We also need to perform a null check, the (li?.val || 0), because we’re working with linked lists and as outlined in the problem those lists can be of different sizes. When we reach the end of one list we will simply treat its values as 0 while we move over the remaining list.

Next, we need to get the value for the new linked list. Currently sum could be a double digit number as it is just the sum of the values in both of the input linked lists. Looking at some simple addition examples:

5 + 6 = 11
5 + 5 = 10
9 + 9 = 18

We can see we need the second digit, this is what will be the value in the output linked list. In math terms, we need the remainder after we divide sum by 10. For this we can use the modulo operator:

newDigit = sum % 10;

With this we know if sum = 11 then newDigit will equal 1. It works with single digit as well, if sum = 4 then newDigit will also equal 4.

Now, the remaining piece of the puzzle is working out what our carry is. There are many ways we could work out the carry but if we lean on math again, we can see we always want the first digit in a double digit number. How do we do that? Well we can divide by 10 and round down:

carry = Math.floor(sum / 10);

In this case when sum = 8, carry will equal 0 and when sum = 17, carry will equal 1.

With this we now have some idea of how we’re going to sum up the columns, get the value for the new linked list and caculate the carry. The core logic for our problem.

Your idea of core logic may be different, or maybe you had different solutions to the above problems. This is fine, my only suggestion here is try to focus only on the core logic and if you’re in an interview vocalise your thoughts. You want to show off how you solve problems so even if your solution is wrong the interviewer can see you know how to go about solving problems.

Brute forcing our way to a solution

The act of brute forcing is simply finding the first, simplest, solution that actually works to solve the problem. We’re not looking for the most efficient or performant, we simply want something that we think would work.

Sometimes we may find that we don’t need to do this step, after following the previous steps we may have enough knowledge to move on. The example problem we’re using here is simple enough that more experience developers would be able to move on, however eventually we will all encounter a problem where we can’t. So understanding this step may be useful to us all!

So how would we go about brute forcing a solution?

One option is convert the inputs into an easy format to deal with. So we could convert the linked lists into numbers, add them together, and then convert the result back into a linked list.

You may find a different solution here, and that is perfectly fine. The goal of brute forcing is finding something that gives you an answer.

This would likely work for most inputs but we’d have a few concerns, the main one is numbers may overflow. The problem specifies that: The number of nodes in each linked list is in the range [1, 100].. So we could have numbers 100 digits long, most programming languages do not have built in numeric types that can handle such large numbers.

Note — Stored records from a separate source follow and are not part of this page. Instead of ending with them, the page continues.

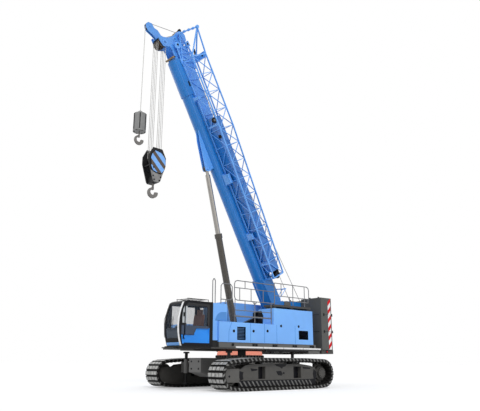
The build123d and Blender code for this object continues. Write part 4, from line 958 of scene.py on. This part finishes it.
def belt_path():
    """Places along the pin line, close enough together to measure."""
    angles = []
    for here, after in zip(wheels, wheels[1:] + wheels[:1]):
        across, rise = after[0] - here[0], after[1] - here[1]
        span = math.hypot(across, rise)
        angles.append(math.atan2(rise, across) - math.pi / 2 + math.asin((here[2] - after[2]) / span))
    places = []
    for index, (x, z, radius) in enumerate(wheels):
        enter = angles[index - 1]
        swing = (angles[index] - enter) % math.tau
        for step in range(wheel_steps + 1):
            angle = enter + swing * step / wheel_steps
            places.append((x + radius * math.cos(angle), z + radius * math.sin(angle)))
    return places + places[:1]


def belt_pins(count):
    """Equal steps along the belt."""
    places = belt_path()
    lengths = [math.dist(a, b) for a, b in zip(places, places[1:])]
    pitch = sum(lengths) / count
    pins, travelled, due = [], 0.0, 0.0
    for a, b, length in zip(places, places[1:], lengths):
        while len(pins) < count and due <= travelled + length:
            share = (due - travelled) / length if length else 0.0
            pins.append((a[0] + (b[0] - a[0]) * share, a[1] + (b[1] - a[1]) * share))
            due += pitch
        travelled += length
    return pins


pins = belt_pins(shoe_count)
shoes = {name: Kit("track_" + name) for name in ("pads", "edges", "teeth")}
for a, b in zip(pins, pins[1:] + pins[:1]):
    pitch = math.dist(a, b)
    along = ((b[0] - a[0]) / pitch, (b[1] - a[1]) / pitch)
    out = (along[1], -along[0])

    def spot(share, rise):
        """A place at a share of the step along the belt, and a rise out of it."""
        step = pitch * share
        return (a[0] + along[0] * step + out[0] * rise, a[1] + along[1] * step + out[1] * rise)

    clear_of_ground = spot(0.5, 0.055)[1] > ground_gap
    for side in (-1, 1):
        middle = side * track_middle
        # Pads are painted pale: a painted highlight on the lit faces of the shoes.
        if clear_of_ground:
            face = [spot(0.17, pad_foot), spot(0.83, pad_foot), spot(0.83, pad_face), spot(0.17, pad_face)]
            for low, high in pad_lanes:
                shoes["pads"].plate([(x, middle + low, z) for x, z in face], (0, high - low, 0))
        edge = [spot(0.46, -0.050), spot(0.84, -0.050), spot(0.50, 0.047), spot(0.12, 0.047)]
        shoes["edges"].plate([(x, middle + side * shoe_half, z) for x, z in edge], (0, side * edge_thick, 0))
        # The pale plate on each inner end is a painted highlight on the lit shoe end.
        inner_end = [spot(0.30, 0.005), spot(0.66, 0.005), spot(0.66, 0.040), spot(0.30, 0.040)]
        shoes["edges"].plate([(x, middle - side * shoe_half, z) for x, z in inner_end],
                             (0, -side * edge_thick, 0))
        tooth = [spot(0.30, -0.055), spot(0.70, -0.055), spot(0.60, -0.105), spot(0.40, -0.105)]
        shoes["teeth"].plate([(x, middle + side * tooth_y, z) for x, z in tooth], (0, side * tooth_width, 0))
shoes["pads"].done("undercarriage", "pad_highlight")
shoes["edges"].done("undercarriage", "edge_wear_and_highlight")
shoes["teeth"].done("undercarriage", "track_steel")

# %% [markdown]
# The track frames carry a pale cap over the idler's bearing, recesses and window openings filled with
# black sheets that are painted shade, bolts and guards that hide the rollers. The guard's face has slanting
# bars at the pitch of the shoes. The carbody's nose plates have four bolts each, and a ring of bolts holds
# the slewing ring.

# %% Undercarriage trim
frame_outer, frame_inner = 2.19, 1.76
caps = Kit("idler_caps")
bars = Kit("guard_bars")
# The black plates of this kit in the frame's recesses and windows are painted shade.
trim = Kit("frame_shade_and_guards")
covers = Kit("inner_covers")
bolts = Kit("undercarriage_bolts")
cap_thick = 0.016
cap_outline = ((2.57, 0.70), (2.50, 0.735), (1.95, 0.75), (1.96, 0.29), (2.50, 0.30), (2.58, 0.36),
               (2.61, 0.50))
recesses = (
    ((1.935, 0.665), (1.75, 0.635), (1.78, 0.52), (1.75, 0.395), (1.89, 0.354), (1.94, 0.45)),
    ((1.42, 0.755), (1.07, 0.722), (1.12, 0.68), (1.37, 0.655)),
    ((0.23, 0.897), (-0.40, 0.896), (-0.33, 0.82), (-0.20, 0.79), (-0.14, 0.735), (-0.02, 0.80),
     (0.14, 0.83)),
    ((0.16, 0.645), (-0.10, 0.66), (-0.18, 0.55), (-0.12, 0.49), (0.06, 0.51)),
    ((-0.20, 0.62), (-0.28, 0.60), (-0.27, 0.54), (-0.20, 0.55)),
    ((-1.26, 0.798), (-1.71, 0.764), (-1.68, 0.715), (-1.30, 0.735)),
    ((-1.90, 0.72), (-2.06, 0.60), (-2.02, 0.36), (-1.88, 0.36), (-1.84, 0.55)),
)
window_insides = ((0.70, 1.05), (-1.17, -0.76))
guard_top, guard_low, guard_reach = 0.352, 0.085, 1.98
guard_faces = (frame_outer + 0.001, frame_outer + 0.008)
idler_x, idler_z, idler_cover = 2.34, 0.54, 0.36
bar_count, bar_pitch, bar_top = 19, 0.197, guard_top - 0.03
sprocket_x, sprocket_z, bolt_circle, sprocket_bolts = -2.35, 0.56, 0.15, 10
ring_bolts, ring_circle = 40, 0.948
sleeve_half = 0.085
for side in (-1, 1):
    caps.plate([(x, side * frame_outer, z) for x, z in cap_outline], (0, side * cap_thick, 0))
    trim.disc((2.40, side * (frame_outer + cap_thick), 0.495), (0, side, 0), 0.036, 0.006)
    for outline in recesses:
        trim.plate([(x, side * frame_outer, z) for x, z in outline], (0, side * edge_thick, 0))
    for low, high in window_insides:
        trim.flank(side, (low + 0.004, high - 0.004), (2.02, 2.03), (0.394, 0.806))
    trim.flank(side, (-guard_reach, guard_reach), guard_faces, (guard_low, guard_top))
    covers.flank(side, (-2.05, 1.50), (frame_inner - 0.010, frame_inner - 0.001), (guard_low, 0.42))
    inner_cover = [(idler_x + idler_cover * math.cos(angle), idler_z + idler_cover * math.sin(angle))
                   for angle in [math.radians(-90 + 127 * step / 12) for step in range(13)]]
    inner_cover += [(1.95, 0.79), (1.52, 0.90), (1.46, 0.12), (1.90, 0.12)]
    covers.plate([(x, side * (frame_inner - 0.020), z) for x, z in inner_cover], (0, side * 0.010, 0))
    for index in range(bar_count):
        x = 1.72 - index * bar_pitch
        bar = [(x, guard_low), (x + 0.07, guard_low), (x + 0.25, bar_top), (x + 0.18, bar_top)]
        bars.plate([(bx, side * guard_faces[1], z) for bx, z in bar], (0, side * edge_thick, 0))
    for index in range(sprocket_bolts):
        angle = math.tau * index / sprocket_bolts
        x, z = sprocket_x + bolt_circle * math.cos(angle), sprocket_z + bolt_circle * math.sin(angle)
        bolts.disc((x, side * 2.23, z), (0, side, 0), 0.016, 0.010, 6)
    for y in (-0.22, 0.22):
        for z in (0.72, 0.98):
            bolts.disc((side * 2.20, y, z), (side, 0, 0), 0.036, 0.012, 12)
for index in range(ring_bolts):
    angle = math.tau * (index + 0.5) / ring_bolts
    x, y = ring_circle * math.cos(angle), ring_circle * math.sin(angle)
    bolts.rod((x, y, 1.13), (x, y, 1.205), 0.017, 8)
for x in (-1.66, 1.66):
    for y in (-1.3, 1.3):
        bolts.slab((x - sleeve_half, y - sleeve_half, 1.285), (x + sleeve_half, y + sleeve_half, 1.345))
caps.done("undercarriage", "frame_worn")
bars.done("undercarriage", "edge_wear_and_highlight")
trim.done("undercarriage", "trim_black")
covers.done("undercarriage", "frame_dark")
bolts.done("undercarriage", "trim_black")
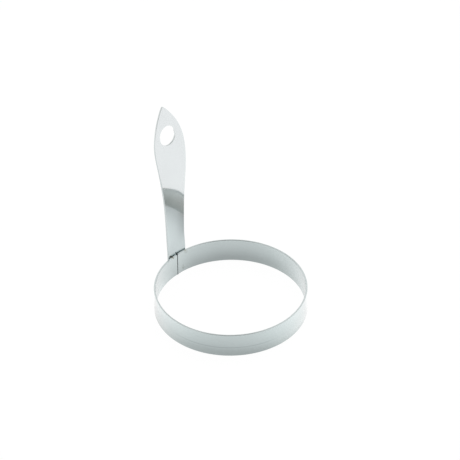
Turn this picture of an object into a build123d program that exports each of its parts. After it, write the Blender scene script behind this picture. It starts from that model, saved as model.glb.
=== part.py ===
from build123d import *
import math
import os

os.makedirs("parts", exist_ok=True)

# ---------------------------------------------------------------- dimensions, mm
INNER_D = 100.0        # inside of the ring, the size of the finished egg
WALL = 1.2             # strip thickness of the band
BAND_H = 17.3          # height of the band
EDGE_R = 0.4           # rolled, rounded edges of the strip
SEAM_GAP = 0.6         # butt gap between the two ends of the strip
SEAM_X = -0.6          # the gap sits a little to one side of the handle's middle line
CORNER_TOP = 1.0       # rounded upper corners of the strip's cut ends
CORNER_LOW = 0.4       # and their lower corners

PLATE_T = 1.2          # thickness of the handle plate
FOOT_GAP = 0.15        # air between band and foot, bridged by the welds
FOOT_Z = 0.8           # lower end of the foot, clear of the table
FOOT_CORNER = 2.0      # corner radius at the lower end of the foot
CURL_LOW = 18.2        # up to this height the foot follows the ring
CURL_HIGH = 34.3       # from this height the plate is flat

HOLE_R = 6.85          # round hanging hole
HOLE_Z = 112.7         # height of its centre on the front face
HOLE_X = -0.5          # it is punched a little to one side of the ring's middle line
HANDLE_X = -0.1        # and the whole plate sits a trace to the same side

WELD_R = 1.5           # spot weld nugget
WELD_BITE = 0.3        # how far a nugget sits in each of the two sheets
# nuggets, (distance from the middle line, height): an upper and a lower pair, set by hand
WELDS = [(-6.0, 15.2), (6.0, 15.2), (-4.6, 4.6), (4.9, 4.1)]

INNER_R = INNER_D / 2
OUTER_R = INNER_R + WALL
FOOT_R = OUTER_R + FOOT_GAP          # radius of the foot's face that looks at the band

# lean of the handle plate away from the vertical, (height, degrees)
LEAN = [(0.0, 0.0), (17.3, 0.0), (22.3, 0.7), (30.3, 0.8), (36.3, 0.52), (52.0, 0.73), (68.3, 0.84), (76.3, 1.9), (82.3, 3.1),
        (88.3, 5.0), (94.3, 7.8), (99.3, 9.6), (105.3, 9.9), (112.3, 10.1),
        (118.3, 11.4), (124.3, 13.0), (134.3, 14.0), (140.3, 14.0)]

# half width of the handle plate, (height, half width)
HALF_W = [(24.3, 7.85), (30.3, 7.87), (36.3, 7.97), (42.3, 8.14), (48.3, 8.35), (54.3, 8.64),
          (60.3, 9.03), (66.3, 9.54), (72.3, 10.19), (78.3, 10.94), (84.3, 11.69), (90.3, 12.37),
          (95.3, 12.85), (99.8, 13.12), (103.3, 13.17), (106.8, 12.97), (110.3, 12.45),
          (113.8, 11.63), (117.3, 10.52), (120.8, 9.05), (124.3, 7.15), (127.8, 4.87), (130.9, 2.65)]
TIP_Z = 133.3
TIP_R = 1.0


def lean_at(z):
    if z <= LEAN[0][0]:
        return LEAN[0][1]
    for (z0, a0), (z1, a1) in zip(LEAN, LEAN[1:]):
        if z <= z1:
            u = (z - z0) / (z1 - z0)
            return a0 + (a1 - a0) * u
    return LEAN[-1][1]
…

So why bother doing this brute force approach if the solution isn’t performant, efficient or work for all inputs?

It gets us thinking about the problem, we now have a solution that we think would work in most cases but isn’t perfect. We can use this as a base to build a better, more resilient, solution.

I want to reiterate, this step is optional. I personally only brute force when I’m not sure how to move forward with a solution. Often times the act of brute forcing allows me to see the problem from different angles, find things that work/don’t work and build a solution from there.

It is time to plan!

Now we’re ready to start planning our solution, this step would also include deciding on any data structures or algorithms we need for this problem. In our case we already have the data structure, the linked list, and there are no searching or sorting algorithms we need to use.

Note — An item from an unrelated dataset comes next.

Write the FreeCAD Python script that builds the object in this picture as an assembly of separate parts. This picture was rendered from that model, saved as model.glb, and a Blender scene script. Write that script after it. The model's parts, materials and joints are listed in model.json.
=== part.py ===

From our brute forcing we know we simply can’t convert to a number, add together and then back to a linked list. What we need, as is common when working with linked lists, are pointers. We’d maintain pointers on l1 and l2 and move those pointers as we sum up the columns.

When creating a new linked list it helps to have a dummy node, dummy = new Node(0). We will then add nodes to this and return dummy.next, omitting the dummy node, from our function.

We also need a tail reference that will act as a pointer to dummy

Lastly, the carry needs to be maintained.

With that, we have a skeleton of a plan. We have our core logic, broken down how we will work with the linked lists and are ready to move onto code!

The almost code - Pseudocode

Depending on our own knowledge, and the complexity of the problem, it can be useful to write out some pseudocode.

In an interview setting this can be really useful as it puts your solution in front of the interviewer. So even if you run out of time you have something to show and talk about.

Like the brute force step, this step is optional, however highly recommended. Take the following as an example:

carry = 0
dummy = new Node(0)
tail = dummy
p1 = l1, p2 = l2

while p1 or p2 or carry:
  v1 = p1?.val ?? 0
  v2 = p2?.val ?? 0
  sum = v1 + v2 + carry
  tail.next = new Node(sum % 10)
  carry = sum / 10 (round down)
  tail = tail.next
  if p1: p1 = p1.next
  if p2: p2 = p2.next

return dummy.next

This is all of our planning written down in a readable format, at this stage we’d be able to test a few of our examples and discover any issues within our solution. We’d be able to discuss this with the interviewer, and more importantly the interviewer gets to see our thought process and intended solution.

When it comes to actually writing the code we no longer have to think about the logic, only the syntax.

But as developers writing code is oftentimes the most fun part so…

Finally… The code!

function addTwoNumbers(
  l1: ListNode | null,
  l2: ListNode | null
): ListNode | null {
  let carry = 0;
  const dummy = new ListNode(0);
  let tail = dummy;
  let p1 = l1,
    p2 = l2;

  while (p1 !== null || p2 !== null || carry > 0) {
    const v1 = p1 ? p1.val : 0;
    const v2 = p2 ? p2.val : 0;
    const sum = v1 + v2 + carry;
    tail.next = new ListNode(sum % 10);
    carry = Math.floor(sum / 10);
    tail = tail.next!;

    if (p1) p1 = p1.next;
    if (p2) p2 = p2.next;
  }

  return dummy.next;
}

Using the psuedocode as a base, we’re able to go line by line and easily implement our proposed solution.

and we now have our solution!

By using these steps as a guideline we can approach problems of all difficulties in a structured way and hopefully find ourselves with a solution.